◆ **Exercise brief**
Write the count of lines that contain the word "picture" and nothing else.
start
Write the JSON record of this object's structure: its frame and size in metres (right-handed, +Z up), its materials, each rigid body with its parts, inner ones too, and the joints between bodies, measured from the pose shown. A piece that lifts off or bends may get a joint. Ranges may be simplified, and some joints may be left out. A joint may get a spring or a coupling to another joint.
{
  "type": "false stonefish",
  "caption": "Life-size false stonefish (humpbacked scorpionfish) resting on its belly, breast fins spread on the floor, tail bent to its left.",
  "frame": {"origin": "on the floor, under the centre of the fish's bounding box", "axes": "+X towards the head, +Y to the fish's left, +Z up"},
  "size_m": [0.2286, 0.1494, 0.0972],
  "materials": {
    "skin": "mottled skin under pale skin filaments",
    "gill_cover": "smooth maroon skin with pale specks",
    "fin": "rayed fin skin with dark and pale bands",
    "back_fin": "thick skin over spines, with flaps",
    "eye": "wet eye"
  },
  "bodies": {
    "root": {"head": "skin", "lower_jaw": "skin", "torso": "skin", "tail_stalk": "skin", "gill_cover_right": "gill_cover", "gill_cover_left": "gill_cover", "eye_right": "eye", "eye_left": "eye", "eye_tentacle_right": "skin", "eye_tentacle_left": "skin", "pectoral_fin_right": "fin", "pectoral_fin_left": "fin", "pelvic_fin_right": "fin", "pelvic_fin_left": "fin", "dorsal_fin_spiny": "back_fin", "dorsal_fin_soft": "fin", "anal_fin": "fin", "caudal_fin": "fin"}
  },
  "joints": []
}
end
start
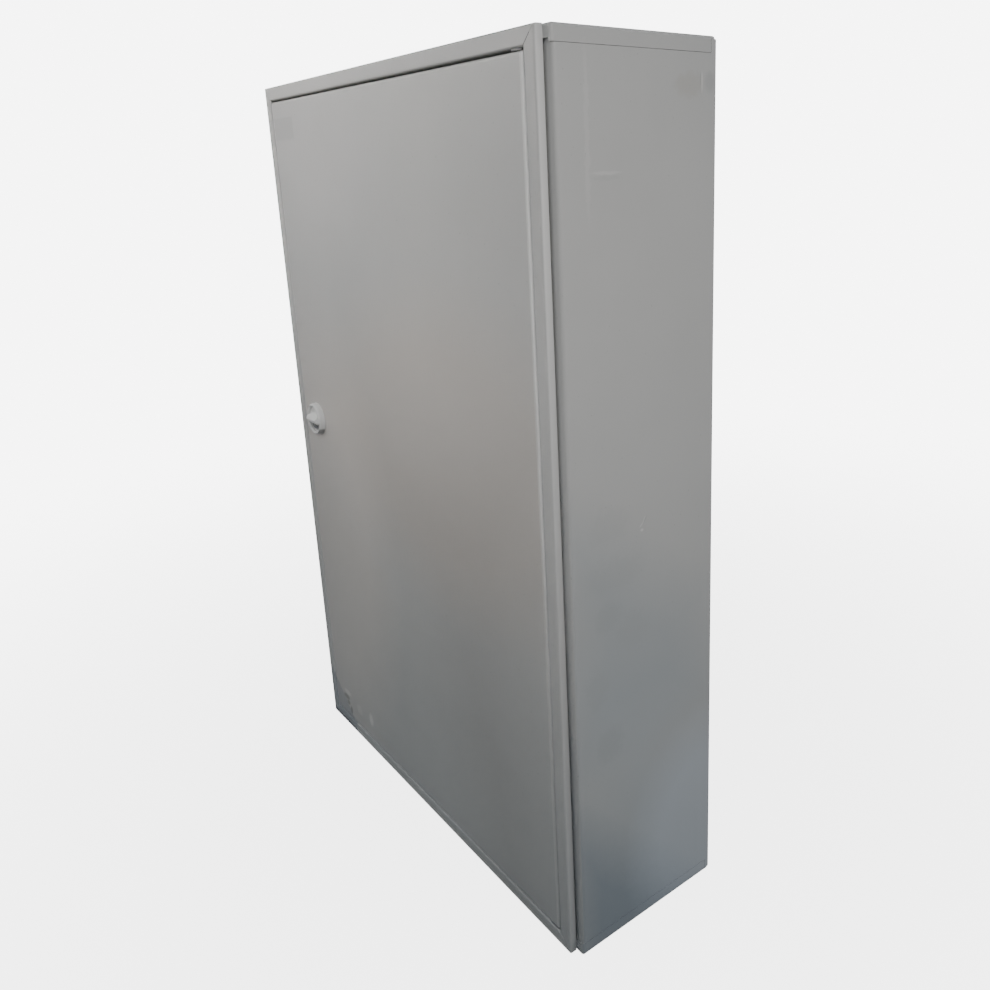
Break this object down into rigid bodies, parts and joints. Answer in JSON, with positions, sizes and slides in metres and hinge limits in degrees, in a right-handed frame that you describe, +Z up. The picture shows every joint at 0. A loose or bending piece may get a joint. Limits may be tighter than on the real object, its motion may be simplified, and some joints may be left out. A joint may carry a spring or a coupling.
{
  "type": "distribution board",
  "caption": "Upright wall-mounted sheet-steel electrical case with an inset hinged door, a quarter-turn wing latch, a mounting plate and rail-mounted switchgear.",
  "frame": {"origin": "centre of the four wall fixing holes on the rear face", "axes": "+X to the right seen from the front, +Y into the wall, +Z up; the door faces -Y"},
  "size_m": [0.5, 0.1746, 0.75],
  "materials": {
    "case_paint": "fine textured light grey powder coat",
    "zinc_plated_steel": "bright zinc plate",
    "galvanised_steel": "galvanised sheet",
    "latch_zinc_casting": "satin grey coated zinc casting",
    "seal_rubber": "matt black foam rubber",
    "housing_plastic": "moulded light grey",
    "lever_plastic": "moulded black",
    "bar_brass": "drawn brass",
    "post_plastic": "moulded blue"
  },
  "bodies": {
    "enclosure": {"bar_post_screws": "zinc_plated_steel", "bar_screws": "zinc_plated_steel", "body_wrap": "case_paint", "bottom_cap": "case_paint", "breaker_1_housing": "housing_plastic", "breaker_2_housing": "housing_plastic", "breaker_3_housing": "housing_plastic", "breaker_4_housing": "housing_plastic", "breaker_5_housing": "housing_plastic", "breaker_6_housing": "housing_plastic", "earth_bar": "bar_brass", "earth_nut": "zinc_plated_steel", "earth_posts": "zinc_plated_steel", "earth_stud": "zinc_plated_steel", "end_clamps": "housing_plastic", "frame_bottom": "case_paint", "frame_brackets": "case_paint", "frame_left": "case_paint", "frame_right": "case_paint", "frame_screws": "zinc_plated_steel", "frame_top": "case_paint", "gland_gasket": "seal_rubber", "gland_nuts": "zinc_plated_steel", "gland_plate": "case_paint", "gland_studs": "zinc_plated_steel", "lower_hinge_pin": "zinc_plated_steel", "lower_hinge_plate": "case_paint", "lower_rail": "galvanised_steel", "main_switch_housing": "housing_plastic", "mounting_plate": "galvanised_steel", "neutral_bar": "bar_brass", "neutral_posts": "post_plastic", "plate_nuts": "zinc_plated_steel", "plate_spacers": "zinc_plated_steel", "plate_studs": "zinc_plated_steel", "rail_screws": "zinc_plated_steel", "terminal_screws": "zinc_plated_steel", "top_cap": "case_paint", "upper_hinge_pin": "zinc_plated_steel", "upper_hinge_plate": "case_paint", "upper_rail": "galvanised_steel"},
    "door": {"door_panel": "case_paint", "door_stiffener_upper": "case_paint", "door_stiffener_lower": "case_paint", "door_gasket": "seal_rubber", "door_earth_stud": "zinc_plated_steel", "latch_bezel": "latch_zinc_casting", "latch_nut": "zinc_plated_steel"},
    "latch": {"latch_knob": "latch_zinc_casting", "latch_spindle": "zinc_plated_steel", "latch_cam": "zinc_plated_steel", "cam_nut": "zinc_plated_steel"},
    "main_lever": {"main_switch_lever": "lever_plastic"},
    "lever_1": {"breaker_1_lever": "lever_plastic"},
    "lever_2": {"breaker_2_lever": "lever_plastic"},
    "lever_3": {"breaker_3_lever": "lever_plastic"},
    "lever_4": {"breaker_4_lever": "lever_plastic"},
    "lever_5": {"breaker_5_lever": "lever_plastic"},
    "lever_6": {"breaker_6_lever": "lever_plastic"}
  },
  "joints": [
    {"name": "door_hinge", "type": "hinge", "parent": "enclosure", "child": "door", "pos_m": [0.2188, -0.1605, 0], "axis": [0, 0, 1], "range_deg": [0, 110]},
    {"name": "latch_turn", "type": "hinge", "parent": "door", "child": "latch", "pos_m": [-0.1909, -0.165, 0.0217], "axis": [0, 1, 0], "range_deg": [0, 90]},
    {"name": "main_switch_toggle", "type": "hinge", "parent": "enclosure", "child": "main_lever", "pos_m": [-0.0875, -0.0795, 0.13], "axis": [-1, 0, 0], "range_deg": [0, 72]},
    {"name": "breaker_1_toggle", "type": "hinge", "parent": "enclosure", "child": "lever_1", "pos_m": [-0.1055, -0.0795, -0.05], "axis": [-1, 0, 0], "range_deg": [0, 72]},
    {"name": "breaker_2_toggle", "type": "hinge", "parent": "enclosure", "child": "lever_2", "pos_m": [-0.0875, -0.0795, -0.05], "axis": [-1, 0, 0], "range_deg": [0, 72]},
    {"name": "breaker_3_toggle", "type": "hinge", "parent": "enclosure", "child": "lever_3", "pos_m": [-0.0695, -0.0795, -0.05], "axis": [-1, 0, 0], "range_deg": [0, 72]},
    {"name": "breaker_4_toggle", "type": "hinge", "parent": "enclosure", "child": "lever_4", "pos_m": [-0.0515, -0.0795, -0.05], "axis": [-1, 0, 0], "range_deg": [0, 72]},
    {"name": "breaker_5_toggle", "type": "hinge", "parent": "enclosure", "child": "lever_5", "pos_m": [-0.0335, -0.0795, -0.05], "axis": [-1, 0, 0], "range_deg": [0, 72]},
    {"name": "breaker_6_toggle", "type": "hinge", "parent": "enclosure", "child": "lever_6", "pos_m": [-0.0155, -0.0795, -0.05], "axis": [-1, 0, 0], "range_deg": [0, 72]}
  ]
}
end
start
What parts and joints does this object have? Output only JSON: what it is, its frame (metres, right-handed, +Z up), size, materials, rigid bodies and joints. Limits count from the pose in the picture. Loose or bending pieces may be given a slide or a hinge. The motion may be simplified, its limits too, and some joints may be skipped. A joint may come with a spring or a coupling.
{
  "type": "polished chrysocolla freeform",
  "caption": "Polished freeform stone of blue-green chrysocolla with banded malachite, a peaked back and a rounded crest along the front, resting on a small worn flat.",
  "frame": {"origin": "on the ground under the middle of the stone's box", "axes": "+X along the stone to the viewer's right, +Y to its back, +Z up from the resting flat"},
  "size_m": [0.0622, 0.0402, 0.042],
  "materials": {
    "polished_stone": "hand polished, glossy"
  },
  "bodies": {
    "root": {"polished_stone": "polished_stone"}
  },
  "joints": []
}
end
◆ **Finished answer**
2